Drought-relief continues in southeastern Australia

Ben Domensino, 3 May 2019

The best rain in seven to eight years has fallen in parts of South Australia, New South Wales and Victoria during the last three days.

A large and slow-moving upper level low pressure system to the south of Australia, interacting with a pulse of tropical moisture, is causing this week's drought-relieving rain.

In NSW, Corowa (69mm) and Khancoban (68mm) registered their best rain in seven and six years, respectively, during the 24 hours to 9am on Friday. Thredbo's 99mm was their highest daily total in three years.

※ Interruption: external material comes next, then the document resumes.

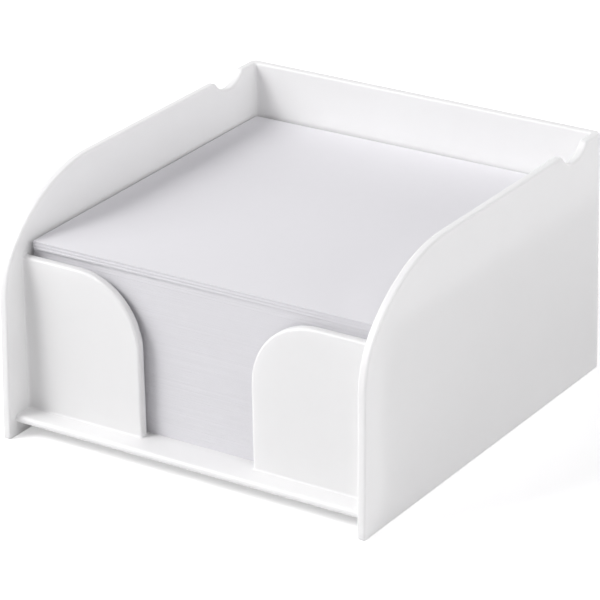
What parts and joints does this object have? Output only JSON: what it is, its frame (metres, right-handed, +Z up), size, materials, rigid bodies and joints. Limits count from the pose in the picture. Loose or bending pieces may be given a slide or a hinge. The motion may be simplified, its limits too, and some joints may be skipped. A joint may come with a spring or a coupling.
{
  "type": "memo holder",
  "caption": "Open-fronted moulded desk tray with rounded front tabs, swept side walls and pen-rest notches, holding a pile of loose square memo sheets.",
  "frame": {"origin": "centre of the tray's footprint, on the surface that it stands on", "axes": "+Z up, -Y towards the open front with the tabs, +X to the right seen from the front"},
  "size_m": [0.0964, 0.1032, 0.0586],
  "materials": {
    "tray_plastic": "smooth glossy opaque white moulding",
    "memo_paper": "uncoated, matte, slightly cool white"
  },
  "bodies": {
    "tray": {"tray": "tray_plastic"},
    "pile": {"lower_pile": "memo_paper"},
    "sheet_01": {"sheet_01": "memo_paper"},
    "sheet_02": {"sheet_02": "memo_paper"},
    "sheet_03": {"sheet_03": "memo_paper"},
    "sheet_04": {"sheet_04": "memo_paper"},
    "sheet_05": {"sheet_05": "memo_paper"},
    "sheet_06": {"sheet_06": "memo_paper"},
    "sheet_07": {"sheet_07": "memo_paper"},
    "sheet_08": {"sheet_08": "memo_paper"},
    "sheet_09": {"sheet_09": "memo_paper"},
    "sheet_10": {"sheet_10": "memo_paper"},
    "sheet_11": {"sheet_11": "memo_paper"},
    "sheet_12": {"sheet_12": "memo_paper"},
    "sheet_13": {"sheet_13": "memo_paper"},
    "sheet_14": {"sheet_14": "memo_paper"},
    "sheet_15": {"sheet_15": "memo_paper"},
    "sheet_16": {"sheet_16": "memo_paper"},
    "sheet_17": {"sheet_17": "memo_paper"},
    "sheet_18": {"sheet_18": "memo_paper"},
    "sheet_19": {"sheet_19": "memo_paper"},
    "sheet_20": {"sheet_20": "memo_paper"}
  },
  "joints": [
    {"name": "pile_lift", "type": "slide", "parent": "tray", "child": "pile", "axis": [0, 0, 1], "range_m": [0, 0.055]},
    {"name": "sheet_01_slide", "type": "slide", "parent": "pile", "child": "sheet_01", "axis": [0, -1, 0], "range_m": [0, 0.045]},
    {"name": "sheet_02_slide", "type": "slide", "parent": "pile", "child": "sheet_02", "axis": [0, -1, 0], "range_m": [0, 0.045]},
    {"name": "sheet_03_slide", "type": "slide", "parent": "pile", "child": "sheet_03", "axis": [0, -1, 0], "range_m": [0, 0.045]},
    {"name": "sheet_04_slide", "type": "slide", "parent": "pile", "child": "sheet_04", "axis": [0, -1, 0], "range_m": [0, 0.045]},
    {"name": "sheet_05_slide", "type": "slide", "parent": "pile", "child": "sheet_05", "axis": [0, -1, 0], "range_m": [0, 0.045]},
    {"name": "sheet_06_slide", "type": "slide", "parent": "pile", "child": "sheet_06", "axis": [0, -1, 0], "range_m": [0, 0.045]},
    {"name": "sheet_07_slide", "type": "slide", "parent": "pile", "child": "sheet_07", "axis": [0, -1, 0], "range_m": [0, 0.045]},
    {"name": "sheet_08_slide", "type": "slide", "parent": "pile", "child": "sheet_08", "axis": [0, -1, 0], "range_m": [0, 0.045]},
    {"name": "sheet_09_slide", "type": "slide", "parent": "pile", "child": "sheet_09", "axis": [0, -1, 0], "range_m": [0, 0.045]},
    {"name": "sheet_10_slide", "type": "slide", "parent": "pile", "child": "sheet_10", "axis": [0, -1, 0], "range_m": [0, 0.045]},
    {"name": "sheet_11_slide", "type": "slide", "parent": "pile", "child": "sheet_11", "axis": [0, -1, 0], "range_m": [0, 0.045]},
    {"name": "sheet_12_slide", "type": "slide", "parent": "pile", "child": "sheet_12", "axis": [0, -1, 0], "range_m": [0, 0.045]},
    {"name": "sheet_13_slide", "type": "slide", "parent": "pile", "child": "sheet_13", "axis": [0, -1, 0], "range_m": [0, 0.045]},
    {"name": "sheet_14_slide", "type": "slide", "parent": "pile", "child": "sheet_14", "axis": [0, -1, 0], "range_m": [0, 0.045]},
    {"name": "sheet_15_slide", "type": "slide", "parent": "pile", "child": "sheet_15", "axis": [0, -1, 0], "range_m": [0, 0.045]},
    {"name": "sheet_16_slide", "type": "slide", "parent": "pile", "child": "sheet_16", "axis": [0, -1, 0], "range_m": [0, 0.045]},
    {"name": "sheet_17_slide", "type": "slide", "parent": "pile", "child": "sheet_17", "axis": [0, -1, 0], "range_m": [0, 0.045]},
    {"name": "sheet_18_slide", "type": "slide", "parent": "pile", "child": "sheet_18", "axis": [0, -1, 0], "range_m": [0, 0.045]},
    {"name": "sheet_19_slide", "type": "slide", "parent": "pile", "child": "sheet_19", "axis": [0, -1, 0], "range_m": [0, 0.045]},
    {"name": "sheet_20_slide", "type": "slide", "parent": "pile", "child": "sheet_20", "axis": [0, -1, 0], "range_m": [0, 0.045]}
  ]
}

Image: Recent rain in Menindee, NSW. Credit: Malcolm Russell

Across the border, Victoria's Dartmouth (82mm) and Rutherglen (59mm) during the same period was their heaviest rain in eight and five years, respectively.

This was the heaviest May rainfall in more than 100 years of records at Corowa and Dartmouth.

Earlier in the week, Stawell (69mm) and Westmere (51mm) in Victoria and Cape Borda (61mm) in South Australia also received their best rain since 2011.

This week's rain follows a prolonged period of dry weather in southeastern Australia. During the first four months of 2019, rainfall totals were in the lowest 10 percent of historical records for most of Victoria and southern districts of South Australia.

According to a drought statement issued by the Bureau of Meteorology on Friday, severe long-term rainfall deficiencies are affecting large areas of Victoria, South Australia and New South Wales.

While this week's rain won't make up for these long-term rainfall deficits in most areas, it is putting a bit of much-needed moisture back into the parched landscape.